Peter Jackson, 64, was at Molson Coors Brewing Company (UK) Ltd's site at Station Street to unload a trailer of empty cans on 20 May 2008.

As he walked along the lines in the canning hall to find a space to deliver his load, he was struck by a forklift truck, which trapped his left leg beneath the forks. His foot and left wrist were both fractured and he has not been able to return to work since the incident.

A Health and Safety Executive (HSE) investigation found the firm had failed to follow previous advice from HSE to devise and implement a safe workplace transport system after an inspector visited the site in December 2007.
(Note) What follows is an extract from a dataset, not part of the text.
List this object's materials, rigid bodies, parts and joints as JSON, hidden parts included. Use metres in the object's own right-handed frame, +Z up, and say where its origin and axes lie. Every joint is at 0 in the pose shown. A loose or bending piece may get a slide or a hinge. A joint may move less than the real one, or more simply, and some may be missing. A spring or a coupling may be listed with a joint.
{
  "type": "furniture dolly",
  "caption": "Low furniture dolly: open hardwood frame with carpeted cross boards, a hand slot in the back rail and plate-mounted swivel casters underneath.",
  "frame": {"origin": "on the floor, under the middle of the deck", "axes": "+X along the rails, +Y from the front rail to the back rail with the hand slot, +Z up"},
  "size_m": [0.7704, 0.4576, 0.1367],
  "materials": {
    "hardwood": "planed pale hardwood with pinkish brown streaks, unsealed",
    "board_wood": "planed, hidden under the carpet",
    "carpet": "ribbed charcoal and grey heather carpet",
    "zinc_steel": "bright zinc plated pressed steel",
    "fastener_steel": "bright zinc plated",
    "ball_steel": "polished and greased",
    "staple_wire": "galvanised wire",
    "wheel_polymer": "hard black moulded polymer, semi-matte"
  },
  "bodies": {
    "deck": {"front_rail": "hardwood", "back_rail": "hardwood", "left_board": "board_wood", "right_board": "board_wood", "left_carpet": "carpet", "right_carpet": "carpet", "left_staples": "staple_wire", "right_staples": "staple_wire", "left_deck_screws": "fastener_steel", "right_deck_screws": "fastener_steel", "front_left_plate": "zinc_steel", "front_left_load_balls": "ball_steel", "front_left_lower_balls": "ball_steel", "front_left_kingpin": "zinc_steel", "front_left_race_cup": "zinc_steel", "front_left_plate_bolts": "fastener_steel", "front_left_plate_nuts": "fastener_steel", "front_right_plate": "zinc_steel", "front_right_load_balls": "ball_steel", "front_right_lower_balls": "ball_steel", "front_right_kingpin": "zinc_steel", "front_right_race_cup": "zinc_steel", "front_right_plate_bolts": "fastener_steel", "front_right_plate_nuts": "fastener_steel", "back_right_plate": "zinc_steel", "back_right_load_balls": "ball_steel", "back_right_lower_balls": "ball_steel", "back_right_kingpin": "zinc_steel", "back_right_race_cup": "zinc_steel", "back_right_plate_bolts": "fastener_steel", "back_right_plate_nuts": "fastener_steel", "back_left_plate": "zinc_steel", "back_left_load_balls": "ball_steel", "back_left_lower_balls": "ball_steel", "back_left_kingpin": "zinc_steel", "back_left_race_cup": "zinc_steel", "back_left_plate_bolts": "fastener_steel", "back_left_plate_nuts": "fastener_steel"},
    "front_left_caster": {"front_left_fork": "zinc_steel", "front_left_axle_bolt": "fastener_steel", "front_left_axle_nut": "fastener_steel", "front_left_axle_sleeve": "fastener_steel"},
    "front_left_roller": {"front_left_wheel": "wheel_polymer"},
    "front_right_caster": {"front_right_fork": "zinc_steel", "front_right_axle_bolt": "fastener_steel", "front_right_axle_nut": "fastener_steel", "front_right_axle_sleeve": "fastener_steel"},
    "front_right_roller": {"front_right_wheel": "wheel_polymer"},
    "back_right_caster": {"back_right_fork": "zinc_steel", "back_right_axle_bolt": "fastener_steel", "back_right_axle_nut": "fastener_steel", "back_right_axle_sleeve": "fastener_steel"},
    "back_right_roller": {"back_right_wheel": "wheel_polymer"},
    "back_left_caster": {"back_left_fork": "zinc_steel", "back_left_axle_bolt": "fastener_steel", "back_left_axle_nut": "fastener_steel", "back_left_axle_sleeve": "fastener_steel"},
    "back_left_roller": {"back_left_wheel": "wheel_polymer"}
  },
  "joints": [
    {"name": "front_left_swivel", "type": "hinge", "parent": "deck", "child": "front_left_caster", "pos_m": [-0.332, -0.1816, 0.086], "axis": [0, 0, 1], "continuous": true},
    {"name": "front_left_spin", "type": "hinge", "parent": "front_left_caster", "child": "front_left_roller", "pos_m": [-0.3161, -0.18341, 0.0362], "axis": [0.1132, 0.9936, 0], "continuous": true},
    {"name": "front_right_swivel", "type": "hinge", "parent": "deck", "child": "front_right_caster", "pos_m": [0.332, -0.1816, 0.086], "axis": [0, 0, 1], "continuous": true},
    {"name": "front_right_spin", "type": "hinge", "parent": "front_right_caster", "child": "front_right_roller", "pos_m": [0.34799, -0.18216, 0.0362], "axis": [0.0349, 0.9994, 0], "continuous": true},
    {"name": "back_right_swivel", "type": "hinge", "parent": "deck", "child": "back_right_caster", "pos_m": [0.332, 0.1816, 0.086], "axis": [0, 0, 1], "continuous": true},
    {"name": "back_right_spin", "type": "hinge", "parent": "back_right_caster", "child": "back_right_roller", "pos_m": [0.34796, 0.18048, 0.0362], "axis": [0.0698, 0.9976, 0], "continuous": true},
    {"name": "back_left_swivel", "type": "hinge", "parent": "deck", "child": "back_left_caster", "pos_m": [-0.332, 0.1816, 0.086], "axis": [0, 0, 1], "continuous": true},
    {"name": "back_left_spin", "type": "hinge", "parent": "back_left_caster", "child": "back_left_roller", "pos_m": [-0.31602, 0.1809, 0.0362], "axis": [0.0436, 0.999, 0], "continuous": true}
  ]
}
Molson Coors, based at High Street, Burton-on-Trent, pleaded guilty to breaching Sections 2 and 3 of the Health and Safety at Work etc Act 1974 and Regulation 3(1) of the Management of Health and Safety at Work Regulations 1999 and was fined £31,000 and ordered to pay £33,042 costs by Cannock Magistrates' Court.

After the hearing, HSE inspector Lyn Spooner said:

"This incident occurred because of inadequate risk assessments, poor management and monitoring of contractors, and managers failing to understand their responsibilities for health and safety.
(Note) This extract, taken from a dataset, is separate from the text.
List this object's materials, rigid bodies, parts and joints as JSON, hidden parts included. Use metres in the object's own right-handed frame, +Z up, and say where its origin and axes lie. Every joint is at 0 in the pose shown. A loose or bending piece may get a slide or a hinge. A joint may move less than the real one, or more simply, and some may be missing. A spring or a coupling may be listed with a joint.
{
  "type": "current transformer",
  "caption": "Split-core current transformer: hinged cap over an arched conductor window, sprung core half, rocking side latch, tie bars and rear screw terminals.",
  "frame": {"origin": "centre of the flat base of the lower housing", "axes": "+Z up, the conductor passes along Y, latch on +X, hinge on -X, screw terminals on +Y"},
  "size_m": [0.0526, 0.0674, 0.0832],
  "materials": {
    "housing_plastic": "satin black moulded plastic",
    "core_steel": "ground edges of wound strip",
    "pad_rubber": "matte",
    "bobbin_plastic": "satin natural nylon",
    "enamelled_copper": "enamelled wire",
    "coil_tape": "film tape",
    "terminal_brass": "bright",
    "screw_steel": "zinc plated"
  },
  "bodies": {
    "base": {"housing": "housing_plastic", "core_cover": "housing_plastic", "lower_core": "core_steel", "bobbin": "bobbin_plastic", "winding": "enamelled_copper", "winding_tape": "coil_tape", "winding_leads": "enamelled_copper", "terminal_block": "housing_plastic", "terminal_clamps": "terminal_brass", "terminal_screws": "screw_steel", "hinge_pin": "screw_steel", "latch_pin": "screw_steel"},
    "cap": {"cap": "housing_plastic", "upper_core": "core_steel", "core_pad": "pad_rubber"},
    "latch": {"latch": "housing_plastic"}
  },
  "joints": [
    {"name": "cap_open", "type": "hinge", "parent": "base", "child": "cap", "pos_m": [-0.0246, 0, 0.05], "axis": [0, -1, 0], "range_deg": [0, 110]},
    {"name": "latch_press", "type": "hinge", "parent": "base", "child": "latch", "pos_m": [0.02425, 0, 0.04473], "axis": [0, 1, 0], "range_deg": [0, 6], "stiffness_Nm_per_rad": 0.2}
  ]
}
"It was an entirely preventable incident which highlights the importance of companies developing proper health and safety management systems that manage risks in the workplace properly, and communicating these not only to managers, but also to contractors.

"Not only had poor workplace transport arrangements persisted over many years, but Molson Coors also failed to follow previous advice from HSE. As a result, Mr Jackson was seriously injured in an incident that could easily have been fatal.

"It is particularly disappointing to see such failings at a large company, which has the resources to deliver much better standards."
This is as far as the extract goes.